Pomysł był prosty: na węże strażackie nałożyć specjalne nakładki (tzw. mostki przejazdowe), które je ochraniają, a pojazdom umożliwiają przejazd.
Strażacy szukali takich nakładek w całym powiecie, a nawet województwie. Kiedy je przywieziono na miejsce, okazało się, że się nie nadają. Albo były za małe (węże miały średnicę 100 mm, a nakładki były dostosowane do rur o średnicy maksymalnie 75 mm) albo były odpowiednio dobrane (mostki na węże 110 mm), ale ze względu na swoją konstrukcję stanowiły problem dla kierowców samochodów osobowych (wieszanie się pojazdów).
Pomysł upadł, drogi musiały być nadal zamknięte.

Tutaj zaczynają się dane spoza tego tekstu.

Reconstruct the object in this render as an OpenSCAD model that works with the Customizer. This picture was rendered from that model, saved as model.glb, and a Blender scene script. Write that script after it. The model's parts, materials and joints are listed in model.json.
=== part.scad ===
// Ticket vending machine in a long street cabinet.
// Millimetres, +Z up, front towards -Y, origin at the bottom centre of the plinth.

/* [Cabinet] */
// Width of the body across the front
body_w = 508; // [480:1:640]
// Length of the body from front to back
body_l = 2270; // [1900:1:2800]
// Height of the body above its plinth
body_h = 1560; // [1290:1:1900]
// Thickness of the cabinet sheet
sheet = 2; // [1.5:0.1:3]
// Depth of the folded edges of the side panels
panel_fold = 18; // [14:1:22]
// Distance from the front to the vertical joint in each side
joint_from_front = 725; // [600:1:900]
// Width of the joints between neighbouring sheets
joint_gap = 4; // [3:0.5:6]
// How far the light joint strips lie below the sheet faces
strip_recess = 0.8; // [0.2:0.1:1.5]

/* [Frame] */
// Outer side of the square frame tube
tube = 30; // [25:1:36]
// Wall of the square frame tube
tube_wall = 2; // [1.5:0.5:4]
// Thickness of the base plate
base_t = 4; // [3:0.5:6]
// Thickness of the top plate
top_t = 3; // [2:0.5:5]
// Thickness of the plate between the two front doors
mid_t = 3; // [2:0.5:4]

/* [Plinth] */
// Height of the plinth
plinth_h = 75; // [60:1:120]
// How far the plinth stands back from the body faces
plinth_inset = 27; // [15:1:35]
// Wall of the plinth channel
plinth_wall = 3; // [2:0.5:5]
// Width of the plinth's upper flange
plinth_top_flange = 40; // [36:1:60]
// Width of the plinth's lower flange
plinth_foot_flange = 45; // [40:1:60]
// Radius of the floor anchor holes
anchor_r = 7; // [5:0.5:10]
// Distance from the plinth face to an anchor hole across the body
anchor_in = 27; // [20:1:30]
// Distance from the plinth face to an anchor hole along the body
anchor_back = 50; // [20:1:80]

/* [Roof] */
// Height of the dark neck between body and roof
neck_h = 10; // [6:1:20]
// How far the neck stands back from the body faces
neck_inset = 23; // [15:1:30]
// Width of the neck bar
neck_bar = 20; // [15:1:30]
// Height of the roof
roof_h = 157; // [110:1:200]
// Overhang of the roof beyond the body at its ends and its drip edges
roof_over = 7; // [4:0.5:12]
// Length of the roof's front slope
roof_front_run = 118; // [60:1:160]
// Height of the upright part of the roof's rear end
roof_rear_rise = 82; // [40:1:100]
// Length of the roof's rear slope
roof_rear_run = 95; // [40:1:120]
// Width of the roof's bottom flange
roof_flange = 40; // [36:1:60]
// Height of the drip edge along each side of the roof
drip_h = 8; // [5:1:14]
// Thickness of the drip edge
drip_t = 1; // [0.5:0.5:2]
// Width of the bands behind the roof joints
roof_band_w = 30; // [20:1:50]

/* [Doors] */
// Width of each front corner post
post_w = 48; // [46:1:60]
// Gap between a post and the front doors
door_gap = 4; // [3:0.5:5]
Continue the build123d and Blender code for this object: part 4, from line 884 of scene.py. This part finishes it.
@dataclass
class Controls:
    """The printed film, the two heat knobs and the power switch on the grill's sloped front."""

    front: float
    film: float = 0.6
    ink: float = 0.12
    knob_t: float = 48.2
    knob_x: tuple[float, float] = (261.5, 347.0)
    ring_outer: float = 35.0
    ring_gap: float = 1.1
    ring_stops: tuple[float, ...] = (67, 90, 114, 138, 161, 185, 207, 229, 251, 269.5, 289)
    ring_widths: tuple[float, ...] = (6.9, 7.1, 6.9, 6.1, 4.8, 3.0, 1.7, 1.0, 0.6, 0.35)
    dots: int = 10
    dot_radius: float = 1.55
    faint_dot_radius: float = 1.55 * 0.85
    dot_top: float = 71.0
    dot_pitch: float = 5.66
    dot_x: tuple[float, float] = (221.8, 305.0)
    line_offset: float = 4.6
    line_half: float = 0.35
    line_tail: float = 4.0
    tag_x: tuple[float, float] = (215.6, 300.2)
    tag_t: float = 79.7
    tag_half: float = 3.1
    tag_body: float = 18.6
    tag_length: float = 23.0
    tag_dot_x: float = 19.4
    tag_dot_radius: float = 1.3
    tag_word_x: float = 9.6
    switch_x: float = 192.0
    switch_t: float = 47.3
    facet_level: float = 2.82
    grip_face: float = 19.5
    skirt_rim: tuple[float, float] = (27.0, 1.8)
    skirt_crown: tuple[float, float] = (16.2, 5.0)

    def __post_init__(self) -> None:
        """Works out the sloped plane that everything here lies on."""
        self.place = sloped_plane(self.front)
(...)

To przykładowe mostki przejazdowe na węże o średnicy do 120 mm. Są zbudowane jako stabilna konstrukcja ze specjalnej gumy, odporne na zrywanie i pękanie. Umieszczone z boku łączniki umożliwiają łączenie kilku progów w jeden dłuższy. Koszt jednego to ok. 1200 zł
Czy na przyszłość straż planuje zakup takich nakładek, aby nie doszło do podobnych sytuacji? - Obecnie Komenda Miejska PSP w Krośnie prowadzi analizę zakupową mostków przejazdowych innego typu, których konstrukcja wyeliminowałaby powyższy problem - poinformował nas bryg. inż. Dariusz Gruszka, oficer prasowy Komendy Miejskiej PSP w Krośnie.